On the beach in Albufeira, Portugal, that day in 2006, though I heard his taunting voice in my head, I wasn’t at any risk of falling. I didn’t teeter, wobble or flap my arms as I stepped from rock to rock, sure-footed and further out into the ocean, nor as I raised my camera (a real camera, not a phone!) at an angle above my face to take a picture of this triumphant moment.

Since then, the triumphs have come at a much lower cost. I haven’t had to venture alone across a bed of boulders (in flip flops!) as waves crashed against them in order to chase that high. In Morocco (pictured below), it was successfully acquiring a carton of milk all by myself from a corner store that wasn’t really a store but more like the kitchen window of a private home.
In Malta, it was finding myself on that boat with a group in the middle of what is easily one of the most beautiful places on earth as I thought, “I did this. I got myself all the way to the middle of the Mediterranean.” (Sure, I wasn’t the captain of that ship, but you know what I mean.) In Barcelona, it was making myself perfectly understood in Spanish so that the person with whom I was talking didn’t default to English. In Sicily, it was about language, too. I felt the rush when I walked out of my first Italian lesson on Monday and immediately used what I'd learned to buy gum at the shop next door.

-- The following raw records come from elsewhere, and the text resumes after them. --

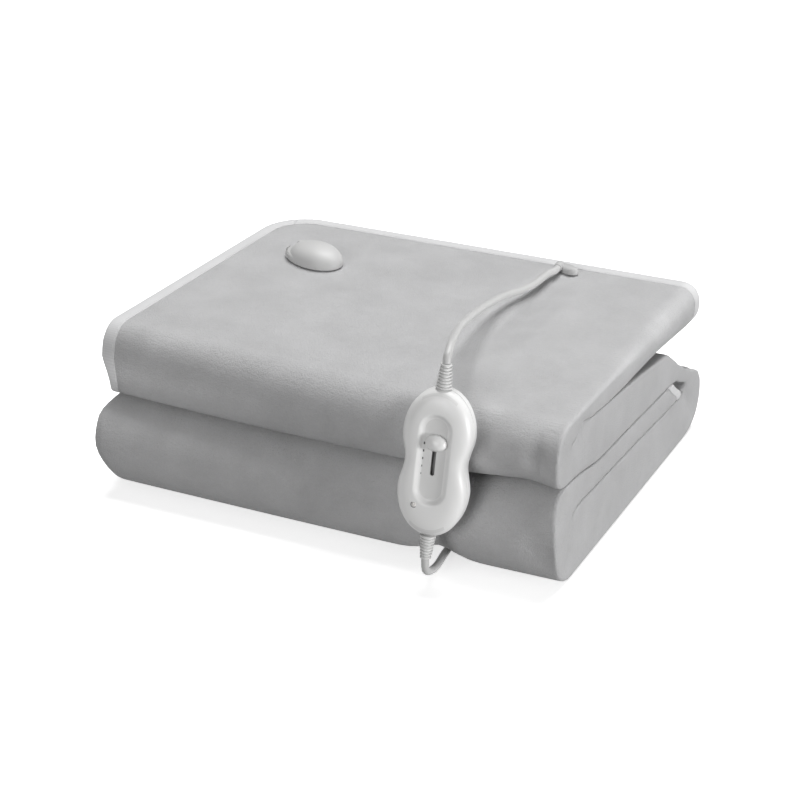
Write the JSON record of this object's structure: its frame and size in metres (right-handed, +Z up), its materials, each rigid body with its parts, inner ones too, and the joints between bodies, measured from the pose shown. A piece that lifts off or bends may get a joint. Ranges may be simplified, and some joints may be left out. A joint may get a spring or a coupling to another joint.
{
  "type": "electric heated blanket",
  "caption": "Folded electric heated blanket with bound edges, a connector housing on top and a corded hand controller hanging at the front.",
  "frame": {"origin": "on the floor under the middle of the folded blanket with its controller, leads and plug left out", "axes": "+Z up, +X along the front of the folded pack, +Y towards its back; the controller hangs at the -Y side"},
  "size_m": [0.4013, 0.4761, 0.1842],
  "materials": {
    "blanket_cloth": "short brushed fleece, matt light grey",
    "binding_tape": "smooth woven tape, a little paler than the cloth",
    "white_plastic": "moulded white plastic, satin",
    "lamp_lens": "small clear-topped lens, unlit",
    "cord_plastic": "white flexible cord sheath",
    "tie_plastic": "thin flat tie",
    "pin_metal": "plated round pins"
  },
  "bodies": {
    "pack": {"blanket": "blanket_cloth", "binding_outer_end": "binding_tape", "binding_inner_end": "binding_tape", "binding_top_edge": "binding_tape", "binding_tucked_edge": "binding_tape", "controller_back": "white_plastic", "controller_front": "white_plastic", "controller_lamp": "lamp_lens", "controller_top_sleeve": "white_plastic", "controller_bottom_sleeve": "white_plastic", "connector_base": "white_plastic", "connector_cover": "white_plastic", "connector_latch": "white_plastic", "lead_gland": "cord_plastic", "control_lead": "cord_plastic", "mains_lead": "cord_plastic", "mains_coil": "cord_plastic", "coil_tie": "tie_plastic", "mains_tail": "cord_plastic", "plug_body": "white_plastic", "plug_pin_left": "pin_metal", "plug_pin_right": "pin_metal"},
    "slider": {"controller_slider": "white_plastic"}
  },
  "joints": [
    {"name": "heat_slider", "type": "slide", "parent": "pack", "child": "slider", "axis": [-0.0301, -0.162, -0.9863], "range_m": [0, 0.02]}
  ]
}
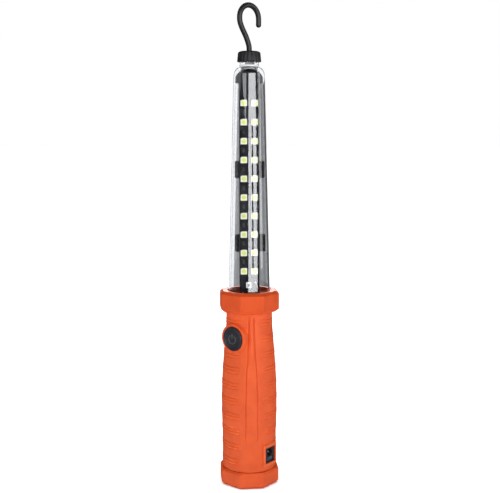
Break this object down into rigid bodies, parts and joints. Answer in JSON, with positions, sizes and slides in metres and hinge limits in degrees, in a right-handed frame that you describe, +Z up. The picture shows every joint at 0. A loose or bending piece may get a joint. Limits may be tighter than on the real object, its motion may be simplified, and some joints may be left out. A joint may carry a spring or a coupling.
{
  "type": "work light",
  "caption": "Cordless stick work light: clear tapered tube over a strip of LEDs, octagonal collar and foot, round grip with a push button and charging port, and a swivelling wire hook.",
  "frame": {"origin": "centre of the foot's flat underside", "axes": "+Z up along the light's long axis, the LED strip faces -Y, the button is on the -X side of the front and the charging port on the +X side"},
  "size_m": [0.047, 0.047, 0.3882],
  "materials": {
    "orange_plastic": "moulded, fine satin texture",
    "black_plastic": "satin",
    "button_rubber": "satin",
    "hook_coating": "semi-gloss black coating on steel wire",
    "clear_lens": "clear polished polycarbonate",
    "board_black": "black solder mask",
    "led_phosphor": "cream housing with a yellow phosphor face",
    "white_plastic": "satin",
    "bright_steel": "zinc-plated",
    "nickel_strip": "bright rolled strip",
    "rubber": "matt",
    "cell_wrap": "shrink wrap",
    "board_green": "green solder mask",
    "smoked_plastic": "smoked light pipe",
    "wire_red": "PVC insulation",
    "wire_black": "PVC insulation"
  },
  "bodies": {
    "body": {"foot_cap": "orange_plastic", "foot_screw_front": "bright_steel", "foot_screw_rear": "bright_steel", "grip_front": "orange_plastic", "grip_rear": "orange_plastic", "grip_screw_lower_left": "bright_steel", "grip_screw_lower_right": "bright_steel", "grip_screw_upper_left": "bright_steel", "grip_screw_upper_right": "bright_steel", "collar": "orange_plastic", "tube_seal": "rubber", "lens_tube": "clear_lens", "led_chassis": "black_plastic", "led_board": "board_black", "led_left_01": "led_phosphor", "led_right_01": "led_phosphor", "led_left_02": "led_phosphor", "led_right_02": "led_phosphor", "led_left_03": "led_phosphor", "led_right_03": "led_phosphor", "led_left_04": "led_phosphor", "led_right_04": "led_phosphor", "led_left_05": "led_phosphor", "led_right_05": "led_phosphor", "led_left_06": "led_phosphor", "led_right_06": "led_phosphor", "led_left_07": "led_phosphor", "led_right_07": "led_phosphor", "led_left_08": "led_phosphor", "led_right_08": "led_phosphor", "led_left_09": "led_phosphor", "led_right_09": "led_phosphor", "led_left_10": "led_phosphor", "led_right_10": "led_phosphor", "board_connector": "white_plastic", "hook_cap": "black_plastic", "cap_gasket": "rubber", "switch_body": "black_plastic", "control_board": "board_green", "port_panel": "black_plastic", "dc_jack": "black_plastic", "jack_pin": "bright_steel", "charge_indicator": "smoked_plastic", "charge_board": "board_green", "battery_cell_left": "cell_wrap", "battery_cell_right": "cell_wrap", "battery_holder": "black_plastic", "cell_link": "nickel_strip", "cell_tab_left": "nickel_strip", "cell_tab_right": "nickel_strip", "wire_jack_positive": "wire_red", "wire_jack_negative": "wire_black", "wire_cell_positive": "wire_red", "wire_cell_negative": "wire_black", "wire_led_positive": "wire_red", "wire_led_negative": "wire_black"},
    "hook": {"hook": "hook_coating", "hook_clip": "bright_steel"},
    "button": {"button": "button_rubber", "switch_plunger": "white_plastic"}
  },
  "joints": [
    {"name": "hook_swivel", "type": "hinge", "parent": "body", "child": "hook", "pos_m": [0, 0, 0.35], "axis": [0, 0, 1], "continuous": true},
    {"name": "button_press", "type": "slide", "parent": "body", "child": "button", "axis": [0.7071, 0.7071, 0], "range_m": [0, 0.0016], "stiffness_N_per_m": 1500}
  ]
}
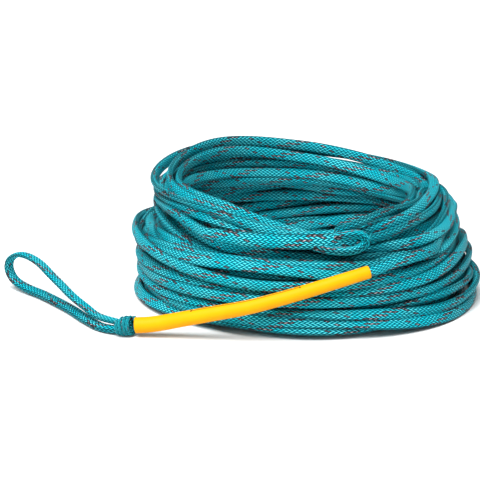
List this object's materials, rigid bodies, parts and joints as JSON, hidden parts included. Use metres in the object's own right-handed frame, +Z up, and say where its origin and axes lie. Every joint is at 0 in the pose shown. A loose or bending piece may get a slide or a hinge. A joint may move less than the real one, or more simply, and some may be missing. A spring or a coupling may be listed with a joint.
{
  "type": "tow rope with handle eye",
  "caption": "Coiled flat-braid tow rope with a spliced eye at each end, the near one in a tapered sleeve.",
  "frame": {"origin": "centre of the bounding box on the floor plane the coil rests on", "axes": "+X along the longest side, from the eye towards the coil; +Y towards the back of the coil; +Z up, through the coil"},
  "size_m": [0.4026, 0.3024, 0.1121],
  "materials": {
    "teal_braid": "flat hollow diamond braid of polyolefin yarn, teal with charcoal tracer yarns, slight sheen",
    "yellow_sleeve": "smooth satin yellow tube"
  },
  "bodies": {
    "coil": {"coil_lower_turns": "teal_braid", "coil_upper_turns": "teal_braid", "lead_line": "teal_braid", "far_spliced_line": "teal_braid", "far_buried_tail": "teal_braid", "far_lock": "teal_braid", "far_eye_loop": "teal_braid"},
    "sleeve": {"splice_sleeve": "yellow_sleeve", "spliced_line": "teal_braid", "buried_tail": "teal_braid", "throat_lock": "teal_braid"},
    "eye": {"eye_loop": "teal_braid"}
  },
  "joints": [
    {"name": "sleeve_swing", "type": "hinge", "parent": "coil", "child": "sleeve", "pos_m": [0.1096, -0.1348, 0.0579], "axis": [0, 0, 1], "range_deg": [0, 40]},
    {"name": "eye_swing", "type": "hinge", "parent": "sleeve", "child": "eye", "pos_m": [-0.0992, -0.1252, 0.0093], "axis": [0, 0, 1], "range_deg": [-30, 60]}
  ]
}
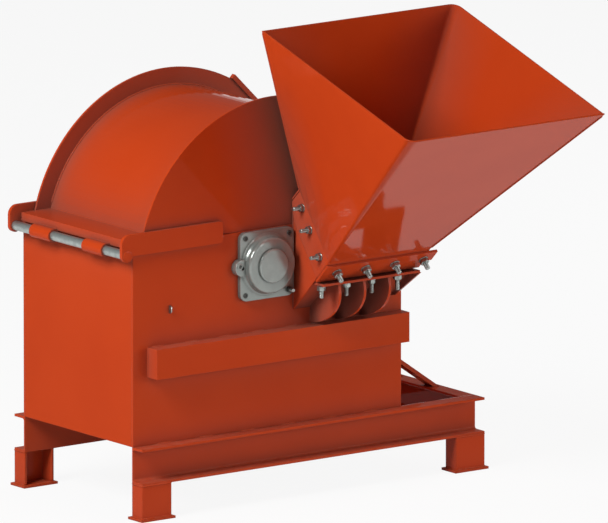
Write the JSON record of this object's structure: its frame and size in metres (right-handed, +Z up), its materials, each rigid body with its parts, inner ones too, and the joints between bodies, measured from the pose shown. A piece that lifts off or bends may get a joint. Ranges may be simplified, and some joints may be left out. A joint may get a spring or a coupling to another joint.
{
  "type": "biomass crusher",
  "caption": "Welded plate crusher on a channel frame, with a hinged round cover, flanged bearings and a flared hopper bolted to a sloping side chute.",
  "frame": {"origin": "middle of the machine's footprint box, on the floor", "axes": "+X along the housing away from the cover's hinge, +Y away from the hopper, +Z up"},
  "size_m": [1.7816, 1.912, 1.9369],
  "materials": {
    "orange_paint": "semi-gloss enamel",
    "cast_grey": "satin",
    "bright_steel": "satin"
  },
  "bodies": {
    "machine": {"near_frame_channel": "orange_paint", "far_frame_channel": "orange_paint", "end_cross_channel": "orange_paint", "mid_cross_channel": "orange_paint", "near_left_leg": "orange_paint", "near_right_leg": "orange_paint", "far_left_leg": "orange_paint", "far_right_leg": "orange_paint", "near_left_foot": "orange_paint", "near_right_foot": "orange_paint", "far_left_foot": "orange_paint", "far_right_foot": "orange_paint", "near_brace": "orange_paint", "far_brace": "orange_paint", "near_side_plate": "orange_paint", "far_side_plate": "orange_paint", "left_end_plate": "orange_paint", "right_end_plate": "orange_paint", "near_rail": "orange_paint", "far_rail": "orange_paint", "near_hinge_bracket": "orange_paint", "far_hinge_bracket": "orange_paint", "hinge_rod": "bright_steel", "near_bearing_housing": "cast_grey", "far_bearing_housing": "cast_grey", "near_bearing_cap": "cast_grey", "far_bearing_cap": "cast_grey", "rotor_shaft": "bright_steel", "rotor_disc": "bright_steel", "chute_left_cheek": "orange_paint", "chute_right_cheek": "orange_paint", "chute_floor": "orange_paint", "chute_roof": "orange_paint", "hopper_clamp_bar": "orange_paint", "hopper_left_near_sheet": "orange_paint", "hopper_far_right_sheet": "orange_paint"},
    "cover": {"cover_near_plate": "orange_paint", "cover_far_plate": "orange_paint", "cover_near_rim_bar": "orange_paint", "cover_far_rim_bar": "orange_paint", "cover_shell": "orange_paint", "cover_back_sheet": "orange_paint", "cover_hinge_strip": "orange_paint"}
  },
  "joints": [
    {"name": "cover_hinge", "type": "hinge", "parent": "machine", "child": "cover", "pos_m": [-0.8632, 0.508, 1.0789], "axis": [0, -1, 0], "range_deg": [0, 95]}
  ]
}
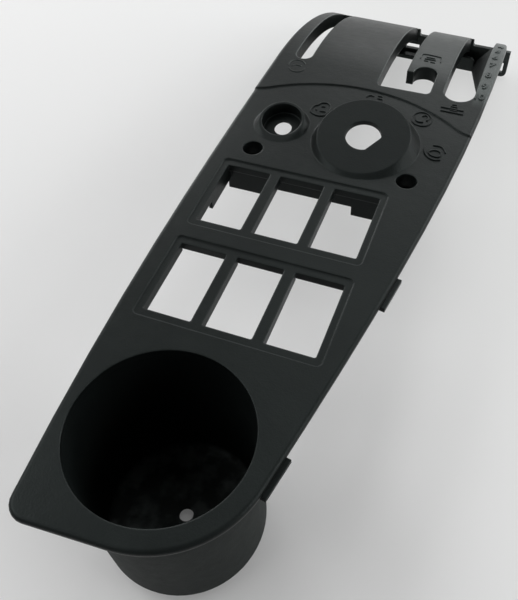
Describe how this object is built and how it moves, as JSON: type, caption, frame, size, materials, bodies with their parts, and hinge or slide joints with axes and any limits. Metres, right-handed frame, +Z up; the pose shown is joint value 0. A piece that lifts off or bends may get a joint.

It’s been 16 years since my walk on the rocks in Portugal. As time goes on, I feel the need less and less to find new ways to prove that I can do things all by myself. And never again did I feel the need to spend time with people who tried to tell me that I couldn’t.

2 comments:

Courtney Head said...

There is nothing like traveling on your own. I spent 2 1/2 months in Costa Rica between my junior and senior years of college. I have never felt more capable and confident than I did at that time. If you ever have the desire to have a travel partner, let me know. I’d go in a heartbeat! 💙

Antonée said...

This is next level awesome and so are you! I think a wonderful raising of the arms like you dismounted the uneven bars is well deserved! Thank you for taking us on these adventures with you!